Ministers Tereschenko, Foreign Affairs, and Tseriteli, Post and Telegraphs, returned today from Kiev, whither they had been sent by the Government to investigate the situation without power to make a decision. They brought with them the draft of a declaration of Ukrainian autonomy in the form of an ultimatum which they demanded that the Government should sign without delay and without uttering a word.

There is a Ukrainian Parliament with a responsible General Secretariat or Government, which has complete executive power within Ukraine. No provision is made in the draft for guaranteeing the execution of orders of the Central Government and there are a number of omissions which in any case, in the opinion of the cadets, make the document unsuitable for publication as an act of a responsible Government.

Terestchenko and Tsereteli after hasty consultation with the Ukrainian leaders demanded of Prince Lvoff by telephone that this declaration should at once be published, as otherwise the consequences might be very grave. The cadets insisted that the Government’s hand should not be forced and that it was impossible to decide such a serious question of state by telephone. Prince Lvoff finally agreed that the Government should await the return of the delegation on order to insure adequate discussion.

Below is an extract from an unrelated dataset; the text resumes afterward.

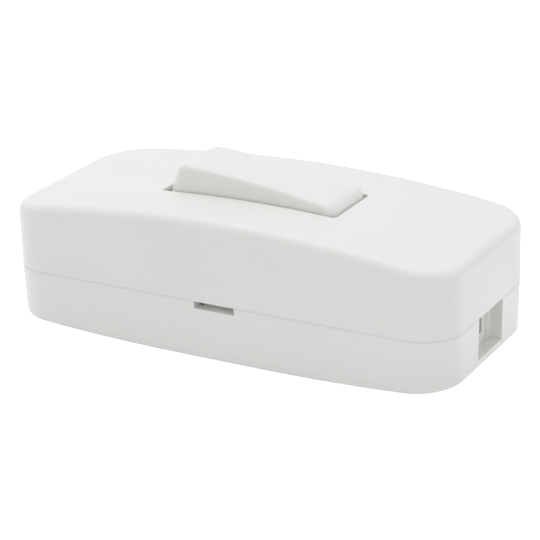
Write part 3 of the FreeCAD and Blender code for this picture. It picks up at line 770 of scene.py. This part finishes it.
@dataclass
class BaseShell:
    """The lower moulding: tray, lip, inlets, contact deck, terminal nests and clamp seats."""

    form: HousingForm
    edge: float = 0.45
    floor: float = 1.5
    sill: float = 2.7
    lip_gap: float = 0.1
    lip_wall: float = 0.9
    lip_height: float = 1.2
    lip_root: float = 1.8
    lip_seat: float = 1.0
    deck: float = 2.0
    upper_deck: float = 3.16
    deck_end: float = 25.68
    deck_lap: float = 0.2
    deck_side: float = 7.2
    steps_at: Pair = (9.16, 13.96)  # supply end, load end
    divider: Pair = (0.6, 8.6)  # half its wall, top
    lane: Quad = (12.5, 5.2, 6.2, 7.4)  # reach, inner face, outer face, top
    gusset: Quad = (1.0, 6.1, 16.15, 5.0)  # wall, from, to, top
    terminal: Pair = (21.08, 3.6)
    nest: Quad = (3.3, 4.3, 2.6, 3.6)  # inner and outer face along X, then along Y
    nest_stub: float = 1.0
    nest_height: float = 3.4
    clamp_x: float = 31.0
    clamp_width: float = 5.6
    boss: Quad = (9.3, 2.7, 6.8, 1.2)  # place, half width, top, foot of its hole
    screw_hole: float = 1.35
    tooth: Pair = (0.8, 0.7)  # rise, wall
    inlet: Pair = (4.65, 3.5)  # half widths of mouth and throat
    throat_depth: float = 0.4
    pocket_depth: float = 1.3
    pocket_half: float = 6.3
    gate_wall: float = 1.0
    gate_rise: float = 0.75
    web: Triple = (0.6, 2.05, 1.8)  # wall, half its slit, the slit's rise
    inlet_frame: Triple = (1.2, 0.5, 0.8)  # wall, below the parting line, into the end wall
    slot: Pair = (3.65, 1.2)  # half width, depth
    passage: Pair = (3.6, 3.6)  # half width, foot
    pocket: Triple = (4.3, 5.95, 16.05)  # low, high, how far out

    @property
    def low(self) -> float:
        """A level inside the floor, at which what stands on it starts."""
        return self.floor - CUT / 2.0

    def wells(self) -> list[Piece]:
        """The room inside the tray: between the decks at full depth, less near both ends.

        Returns:
            The blocks that are cut away.
        """
        form = self.form
        room = form.inner_block(form.parting + CUT, lambda x: self.sill)
        middle = form.inner_block(form.parting, lambda x: self.floor)
        across = (-form.half_width, form.half_width)
        ends = [((end * self.deck_end, end * FAR), across, (0.0, FAR)) for end in BOTH]
        Workshop.work(middle, Workshop.boxes(*ends), Operation.DIFFERENCE)
        return [room, middle]

    def decks(self) -> list[Piece]:
        """The decks under the strips and the walls that keep the poles apart.

        Returns:
            The blocks that are joined to the tray.
        """
        low, end, high = self.low, self.deck_end + self.deck_lap, self.upper_deck
        supply_step, load_step = self.steps_at
        profile = [(-end, low), (end, low), (end, high), (load_step, high), (load_step, self.deck),
                   (-supply_step, self.deck), (-supply_step, high), (-end, high)]
        half, top = self.divider
        blocks = [((-self.deck_end, self.deck_end), (-half, half), (low, top))]
        reach, inner, outer, height = self.lane
        wall, near, far, rise = self.gusset
        for side in BOTH:
            blocks.append(((-reach, reach), (side * inner, side * outer), (low, height)))
            for end in BOTH:
                x = end * (reach - SHY)
                blocks.append(((x, x - end * wall), (side * near, side * far), (low, rise)))
        deck = Workshop.prism(profile, (-self.deck_side, self.deck_side), 1)
        return [deck, *Workshop.boxes(*blocks)]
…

On their return this morning Terestchenko and Tsereteli, who had been joined and supported in Kiev by Kerensky, repeated their demand and insisted on immediate publication of the declarations. A special meeting of the Cadet Central Committee was called in the afternoon to consider the situation. The opinion was very forcibly expressed that the Ministers could not, without breaking their oath, decree autonomy of Ukraine and so usurp the prerogatives of the Constituent Assembly.

It was argued that further continuance in the policy of concessions would simply compromise the integrity of all the Ministers concerned without in any way benefiting the country. Concessions to the Ukrainians would encourage the ambitions of other nationalities, and once Ukrainian autonomy were granted there would be no reason for refusing the immediate grant of a score of other autonomies, and the Constituent Assembly would be faced by a dismembered Russia, if, indeed, under such circumstances, it could ever be elected.

The Ukrainian question is of the highest importance. The leaders of the movement claim control of the population of the richest area of European Russia and the coast of the Black Sea. To grant the measure of autonomy claimed would mean splitting up the patrimony of the Russian people.

It was decided that if in the evening sitting of the Provisional Government the Ukrainian issue were forced the Cadet Ministers rather than accept responsibility for a declaration of Ukrainian autonomy should resign. The Cadets left the Government just before midnight. No choice was given. They were left in a minority of five in a vote on the unamended draft of the declaration. The crisis is serious and it is uncertain how it will develop.

For the present Prince Lvoff remains in office, but it is not clear whether an attempt will be made to find some other non-Socialist to take the places of the Cadets or whether the Council of Delegates will assume the task of forming the whole Government.